- Born: 1991 (age 34–35) United States
- Occupation: Artist
- Known for: Contemporary art, assemblage, photography
- Spouse: Brittni Ann Harvey

= Harry Gould Harvey IV =

American artist based in Fall River

Harry Gould Harvey IV (born 1991) is an American artist living and working in Fall River, MA, known for working with themes of mysticism, ecology, and history. Along with his wife, Brittni Ann Harvey, he co-directs the Fall River Museum of Contemporary Art.

==Early life==
Harvey is a high school dropout. Besides being an artist, Harvey has worked as a welder, bronze patina finisher, and carpenter. As a teenager, he began to take photos in the context of the
hardcore and punk music scene. Early in his career, he worked as a photojournalist, shooting for outlets such as Bloomberg Business Week.

==Career==
Drawing on his background and upbringing, Harvey often uses detritus from his Massachusetts town of Fall River for artworks. For instance, in his 2023 exhibition Sick Metal he used wood from fallen trees to create frames for his drawings.
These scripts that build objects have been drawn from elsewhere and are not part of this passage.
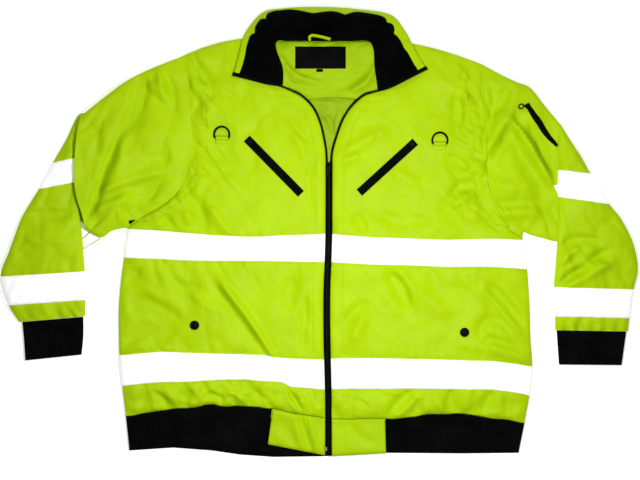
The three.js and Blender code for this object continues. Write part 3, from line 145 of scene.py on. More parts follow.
# Rings of the sleeves: outer edge (ox, oy), inner edge (ix, iy), how much of the armhole's curve the ring
# keeps (bend), and its height. The upper lengths run from the armhole to the elbow, the lower ones on.
UPPER_SLEEVE = {
    "right": columns(
        "ox oy ix iy bend high",
        (-235, 303, -326, 7, 1, 12.5),
        (-288, 282, -335, 8, 0.62, 18),
        (-331, 260, -355, 3, 0.25, 22),
        (-369, 232, -374, -8, 0.08, 23),
        (-409, 200, -401, 6, -0.21, 23),
    ),
    "left": columns(
        "ox oy ix iy bend high",
        (279, 290, 350, -12, 1, 12.5),
        (284, 288, 352, 1, 0.95, 13.5),
        (311, 273, 362, -3, 0.6, 17),
        (338, 260, 376, -7, 0.3, 19),
        (364, 249, 391, -11, 0.1, 18),
        (390, 217, 402, -14, 0, 14),
        (416, 186, 415, -15, 0, 12),
    ),
}
LOWER_SLEEVE = {
    "right": columns(
        "ox oy ix iy high",
        (-398, 206, -392, 205, 9),
        (-414, 201, -395, 195, 10),
        (-434, 160, -405, 165, 11),
        (-457, 120, -408, 131, 12),
        (-481, 75, -410, 89, 13),
        (-508, 30, -410.5, 44, 15),
        (-522, -5, -407, 6, 17),
        (-532, -33, -404, -27, 18),
        (-546, -75, -401, -66, 18),
        (-532, -124, -400, -115, 16),
        (-514, -153, -401, -143, 11),
    ),
    "left": columns(
        "ox oy ix iy high",
        (415.5, 187, 411, 186.5, 14),
        (434, 157, 411, 157, 20),
        (451, 131, 411, 131, 22),
        (467, 102, 412, 108, 23),
        (500, 49, 412, 62, 23),
        (519, 25, 411, 31, 23),
        (537, -9, 410, -3, 22),
        (546, -40, 408, -36, 21),
        (548, -67, 406, -64, 20),
        (541, -97, 404, -93, 19),
        (534, -146, 406, -143, 16),
        (532, -169, 406, -167, 11),
    ),
}
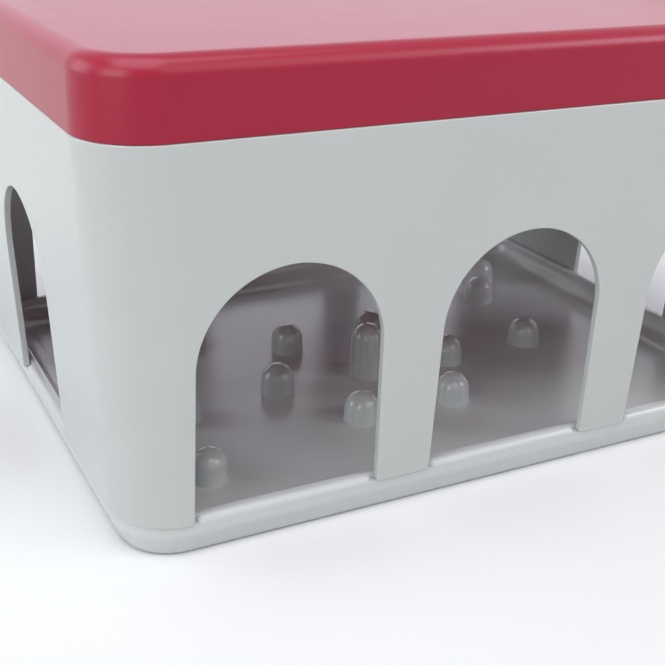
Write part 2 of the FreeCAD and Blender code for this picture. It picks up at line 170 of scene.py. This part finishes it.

Harvey's art is in the permanent collection of Kadist.

Harvey was included in the 2021 edition of the New Museum Triennial, Soft Water Hard Stone. Writing for the New York Times, critic Holland Cotter described Harvey as "maker of quasi-mystical assemblages" and "one of this Triennial’s finds."

In 2025, he began to be represented by PPOW Gallery in New York City.